By Nicole Pennoni, 5B ite

Dietro la grande festa che ha portato i mondiali in Qatar si nascondono numeri angoscianti di morti bianche, nonché morti sul lavoro. Ogni giorno infatti aumentano le vittime tra gli operai, quasi tutti stranieri, che lavorano alla costruzione degli stadi in condizioni disumane di cui nessuno parla.
Gli operai deceduti vengono soprattutto da India, Nepal e Bangladesh, ma anche da Pakistan, Sri Lanka, dalle Filippine e dal Kenya e hanno lavorato in condizioni disumane cercando di rispettare le scadenze imposte dal Qatar.
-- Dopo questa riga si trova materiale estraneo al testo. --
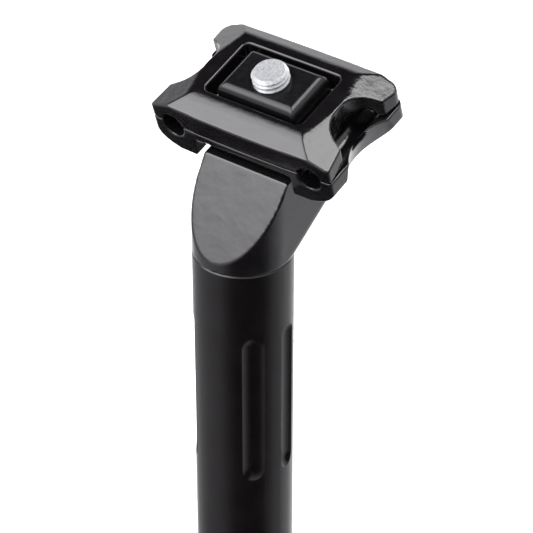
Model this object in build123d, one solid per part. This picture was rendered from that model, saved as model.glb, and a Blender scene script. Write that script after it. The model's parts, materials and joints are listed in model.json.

Oltre ai sette nuovi stadi e alla ristrutturazione di altri 4, ci sono anche strade, aeroporti, infrastrutture per i mezzi pubblici, hotel e di fatto la creazione di intere nuove città. il Qatar ha avuto bisogno di manodopera dall’estero, che veniva fatta arrivare in massa da alcune delle zone più povere del mondo, e quindi costavano alla nazione un basso stipendio.
“Grave crisi cardiaca originata da cause naturali”, “non precisata crisi cardiaca” o “acuta crisi respiratoria originata da cause naturali”: queste sono le frasi che vengono usate per motivare tutti i decessi avvenuti, nascondendone le vere cause che sono costate la vita a migliaia di persone.
Le statistiche ufficiali del Qatar mostrano che dal 2010 al 2019 sono morti 15.021 stranieri di ogni età e occupazione.
Vi presento alcune morti riportate da un famoso quotidiano indiano, morti raccontate dalle famiglie delle vittime.
Manjur Kha Pathan, 40 anni, era alla guida del camion per 12-13 ore al giorno. Si era lamentato perché l’impianto di aria condizionata non funzionava più. Il 9 febbraio 2021 si è sentito male nel suo alloggio ed è morto prima che arrivasse l’ambulanza.
Sujan Miah, 32 anni, era un tubista impegnato in un progetto nel deserto. È stato trovato morto nel suo letto la mattina del 24 settembre 2020. Nei quattro giorni precedenti la temperatura aveva superato i 40 gradi.
Tul Bahadur Gharti, operaio edile, è morto nel sonno il 28 maggio 2020 dopo aver lavorato per circa dieci ore con una temperatura che aveva raggiunto i 39 gradi.
Suman Miah, 34 anni, operaio edile, è morto il 29 aprile 2020 dopo un lungo turno di lavoro con una temperatura di 38 gradi. Il governo del Bangladesh ha offerto alla famiglia un risarcimento equivalente a circa 3000 euro, che però sono stati destinati a ripagare debiti contratti con i procacciatori di lavoro in Qatar.
Yam Bahadur Rana, guardia di sicurezza in un aeroporto, un lavoro che lo obbligava a rimanere seduto per lunghe ore sotto il sole, è morto sul lavoro il 22 febbraio 2020.
Mohammad Koachan Khan, 34 anni, intonacatore, è stato trovato morto nel suo letto il 15 novembre 2017. Anche la sua famiglia ha ottenuto assistenza dal governo del Bangladesh ma anche in questo caso la somma ricevuta è stata usata per ripagare i debiti pregressi.
Rajendra Prabhu Mandaloji, carpentiere di quarant’anni, raggiunse il Qatar nel 2016 attratto dalla promessa di un salario mensile di 2.700 riyal, l’equivalente di circa 700 euro, che sarebbe servito a saldare i debiti che la sua famiglia aveva in India. La moglie rimasta vedova ha spiegato che il marito si era reso conto che qualcosa non andava già al suo arrivo a Doha, quando scoprì che non c’era nessuno ad aspettarlo o perlomeno a condurlo verso i luoghi in cui avrebbe vissuto e lavorato. Successivamente gli fu presentato il suo vero contratto di lavoro, che prevedeva una paga di mille riyal, meno della metà dei 2.700 stabiliti inizialmente.
Le dure condizioni di lavoro, il salario inferiore a quello promesso non sufficiente alle sue esigenze e la lontananza forzata da casa portarono Mandaloji al suicidio. La moglie lo venne a sapere da una chiamata di un collega indiano in Qatar: «Dopo la sua morte i datori di lavoro ci chiesero di pagare 500 mila rupie (più di 6mila euro) per trasportare il corpo in India.
Da questi Mondiali di calcio deve essere programmata una riforma significativa del diritto del lavoro che possa essere adottata anche dai Paesi limitrofi. Altrimenti continueremo ad avere morte e schiavitù.